On February 24, the Supreme Court of India will announce the decision on the public interest litigation (PIL) pending on menstrual leaves for working women and female students in India. It was filed by Advocate Shailendra Mani Tripathi.
The petition has a study, published by the University College London, mentioning the amount of pain and discomfort women experience while menstruating. Keeping our thoughts on the notion that ‘not only women menstruate,’ we traced back the history of India and the development of taboos and practices around periods.
We spoke to Dr J. P. Sharma, retired History Professor, and Dr Mani Gupta, PhD in History, to understand the social aspect of menstrual leaves and why they are necessary.
Taboos Around Periods In Hindu Religion
According to many Hindu Smritis, menstruating women have been prohibited from touching food items that would be offered to gods and goddesses for three days. They label menstruating women to be “impure” for the first three days and nights of periods. On the fourth day, they have to take a purity bath. Ayurvedic scriptures also mention something similar.
Not just for food, but women have been considered “impure” to perform certain other tasks as well. They must not enter temples or prayer rooms in the house, they should drink water from a metal glass, and they should not enter the kitchen or cook.

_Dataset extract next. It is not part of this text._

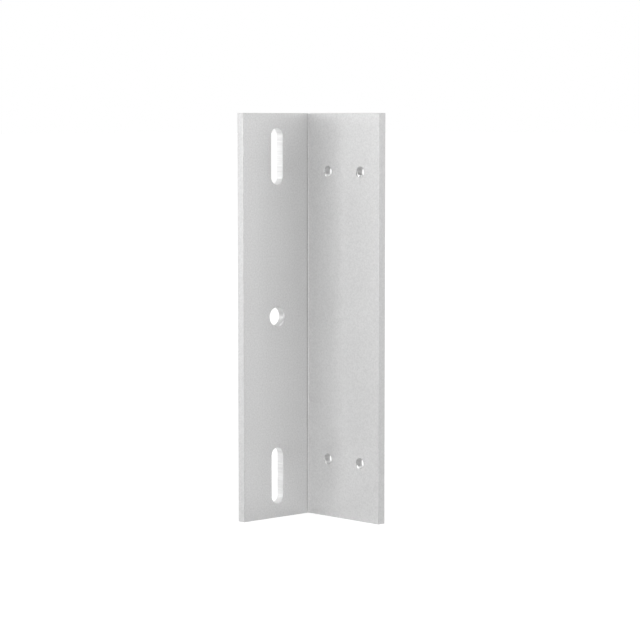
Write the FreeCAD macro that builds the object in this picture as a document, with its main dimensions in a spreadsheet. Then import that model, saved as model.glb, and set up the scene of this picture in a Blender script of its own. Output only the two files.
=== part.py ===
import FreeCAD, Part
import Sketcher
import math
import os

# Right-angle mounting bracket of a magnetic door lock: one length of aluminium angle, cut to
# length, milled, drilled and tapped, with every cut edge broken before it is anodised.
#
# Frame, in millimetres. The origin is the centre of the slot pattern on the face that lies
# against the door frame. +Z runs up the length of the angle, +X points away from the frame
# through the slotted leaf, and +Y points from the slots towards the corner of the angle.
#   slotted leaf: across Y, faces at X = 0 (outer) and X = leaf_thickness (inner)
#   tapped leaf:  along +X from the corner, carries the lock on its inner face

SIZES = (
    ("bracket_length", 185.0),
    ("leaf_thickness", 4.0),
    ("slotted_leaf_width", 44.0),
    ("tapped_leaf_width", 50.0),
    ("root_fillet", 0.8),
    ("arris_round", 0.2),
    ("slot_line", 23.5),
    ("slot_width", 7.0),
    ("slot_length", 25.8),
    ("slot_spacing", 146.0),
    ("slot_break", 0.1),
    ("centre_hole_diameter", 8.5),
    ("centre_hole_chamfer", 0.5),
    ("first_tapped_line", 16.75),
    ("tapped_spacing_across", 21.0),
    ("tapped_spacing_along", 132.0),
    ("pilot_diameter", 4.0),
    ("thread_chamfer", 0.6),
    ("thread_overrun", 1.0),
    ("end_break", 0.1),
)
THREAD = "M5x0.8"
ON_PLANE = 1e-5
SMALLEST_CUT = 1.0

ORIGIN_POINT = (-1, 1)
VERTICAL_AXIS = -2


def add_sheet(doc):
    """Put the driving dimensions in a spreadsheet, one alias each."""
    sheet = doc.addObject("Spreadsheet::Sheet", "Sizes")
    for row, (alias, value) in enumerate(SIZES, start=1):
        sheet.set(f"A{row}", alias)
        sheet.set(f"B{row}", str(value))
        sheet.setAlias(f"B{row}", alias)
    doc.recompute()
    return sheet


def add_sketch(body, name, plane_role, offset=None):
    """Attach a sketch to one of the body's origin planes, offset along the plane's normal."""
    plane = [part for part in body.Origin.OriginFeatures if part.Role == plane_role][0]
    sketch = body.newObject("Sketcher::SketchObject", name)
    sketch.AttachmentSupport = (plane, [""])
    sketch.MapMode = "FlatFace"
    if offset:
        sketch.setExpression("AttachmentOffset.Base.z", offset)
    return sketch


def bind(sketch, name, expression, *constraint):
    """Add a dimension to a sketch, name it and bind it to the sheet."""
    number = sketch.addConstraint(Sketcher.Constraint(*constraint))
    sketch.renameConstraint(number, name)
    sketch.setExpression(f"Constraints.{name}", expression)


def add_polygon(sketch, points):
    """Closed run of lines, each held horizontal or vertical; gives back their numbers."""
    lines = []
    for start, end in zip(points, points[1:] + points[:1]):
        segment = Part.LineSegment(FreeCAD.Vector(*start, 0), FreeCAD.Vector(*end, 0))
        lines.append(sketch.addGeometry(segment))
        direction = "Vertical" if start[0] == end[0] else "Horizontal"
        sketch.addConstraint(Sketcher.Constraint(direction, lines[-1]))
    for line, following in zip(lines, lines[1:] + lines[:1]):
        sketch.addConstraint(Sketcher.Constraint("Coincident", line, 2, following, 1))
    return lines


def add_profile(doc, body, sheet):
    """Extrude the angle's section along its length, half each way from mid-height."""
    corner_y = sheet.slot_line
    tip_y = corner_y - sheet.slotted_leaf_width
    thick = sheet.leaf_thickness
    tip_x = sheet.tapped_leaf_width
    sketch = add_sketch(body, "angle_section", "XY_Plane")
    outer, tip, inner, shelf, end, back = add_polygon(sketch, [
        (0.0, corner_y),
        (0.0, tip_y),
        (thick, tip_y),
        (thick, corner_y - thick),
        (tip_x, corner_y - thick),
        (tip_x, corner_y),
    ])
    sketch.addConstraint(Sketcher.Constraint("PointOnObject", outer, 1, VERTICAL_AXIS))
    bind(sketch, "corner", "Sizes.slot_line", "DistanceY", *ORIGIN_POINT, outer, 1, corner_y)
    bind(sketch, "slotted_leaf", "Sizes.slotted_leaf_width", "Distance", outer,
         sheet.slotted_leaf_width)
    bind(sketch, "tapped_leaf", "Sizes.tapped_leaf_width", "Distance", back, tip_x)
    bind(sketch, "slotted_thickness", "Sizes.leaf_thickness", "Distance", tip, thick)
    bind(sketch, "tapped_thickness", "Sizes.leaf_thickness", "Distance", end, thick)
    pad = body.newObject("PartDesign::Pad", "angle_extrusion")
    pad.Profile = sketch
    pad.SideType = "Symmetric"
    pad.setExpression("Length", "Sizes.bracket_length")
    doc.recompute()
    return pad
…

The concept of purity and impurity is there for men, only when there is a death in the family.
Menstruating Women Deemed Equivalent To An Animal
In one of the Smritis, it has been said that when a Brahmin is having a meal, a hen, a hermaphrodite, a menstruating woman, a pig, and a dog must not be around him. Menstruating women must not even see a Brahmin eating. Some people started following this diktat , which only gave rise to many more taboos around periods.

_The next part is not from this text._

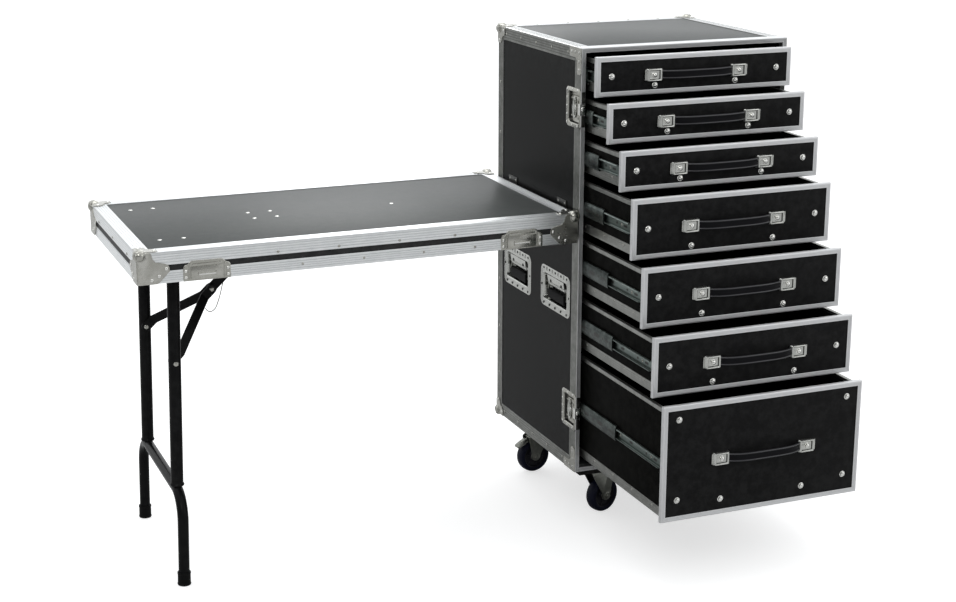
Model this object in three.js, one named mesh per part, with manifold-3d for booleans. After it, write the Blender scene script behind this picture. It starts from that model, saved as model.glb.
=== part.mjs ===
// A road case with seven drawers, its lid standing beside it as a side table on folding legs.
// Millimetres, +Z up. While the pieces are drawn, x = 0 is the cabinet's left outer face,
// y = 0 its front plane and z = 0 the floor. The last lines move the origin to the middle
// of the whole object's footprint.
import * as THREE from 'three';
import { mergeVertices } from 'three/addons/utils/BufferGeometryUtils.js';
import Module from 'manifold-3d';

const wasm = await Module();
wasm.setup();

// Cabinet
const caseWidth = 610;
const caseDepth = 550;
const caseHeight = 1160;
const sheet = 1.5;
const board = 9.5;
const wall = sheet + board + sheet;
const edgeFlange = 36;
const frameFlange = 40;
const frameReturn = 20;
const seatGap = 0.3;
const overrun = 5;
const baseThickness = 24;
const baseInset = 28;

// Casters
const casterHeight = 144;
const wheelRadius = 50;
const wheelWidth = 32;
const wheelChamfer = 5;
const axleRadius = 6;
const swivelX = 106;
const swivelY = 90;
const casterTrail = 28;
const casterPlate = 3;
const casterPlateSize = 96;
const crownRadius = 27;
const crownHeight = 11;
const forkPlate = 3;
const forkGap = 2.5;
const forkBoss = 13;
const pedalWidth = 30;
const pedalLength = 50;
const pedalPlate = 3;
const pedalAhead = 14;
const pedalAbove = 58;
const pedalSlope = 28.6;
const pedalBarrel = 4;
const frontTurn = 18;
const backTurn = 187;

// Latches, handles and corners
const latchPlateDepth = 92;
const latchPlateHeight = 104;
const latchPanInset = 14;
const latchPanTall = 80;
const latchPanDepth = 9.2;
const latchFromBottom = 169;
const latchFromTop = 159;
const pressedSheet = 1;
const plateProud = 1.2;
const wingLength = 58;
const wingWidth = 26;
const wingThickness = 2.5;
const wingHub = 9;
const clawWidth = 30;
const clawReach = 13;
const clawThickness = 2.5;
const handleClear = 11;
const handleGap = 68;
const handlePlateWidth = (caseDepth - handleGap) / 2 - frameFlange - handleClear;
const handlePlateHeight = 116;
const handleRim = 20;
const handlePanWidth = handlePlateWidth - 2 * handleRim;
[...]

While we do not know why someone wrote these rules, it sure looks like they considered women subservient to men. Some historians have tried to ascribe pseudoscientific reasons to it. They say that when a woman menstruates, her energy goes down, while when one prays, the positive energy goes up.
Moreover, back in the day, people used to be quite religious and performed hefty tasks in religious centres, which would not have been possible for a menstruating woman considering the different aches and discomforts she suffered from.
Therefore it is often believed that was a reason why women were prohibited from entering religious sanctums while bleeding. However, people (who wrote the Smritis) mistook it for being impure. They believe that many things ancient people used to do had other reasons for it, but patriarchy tweaked them to distort their essence.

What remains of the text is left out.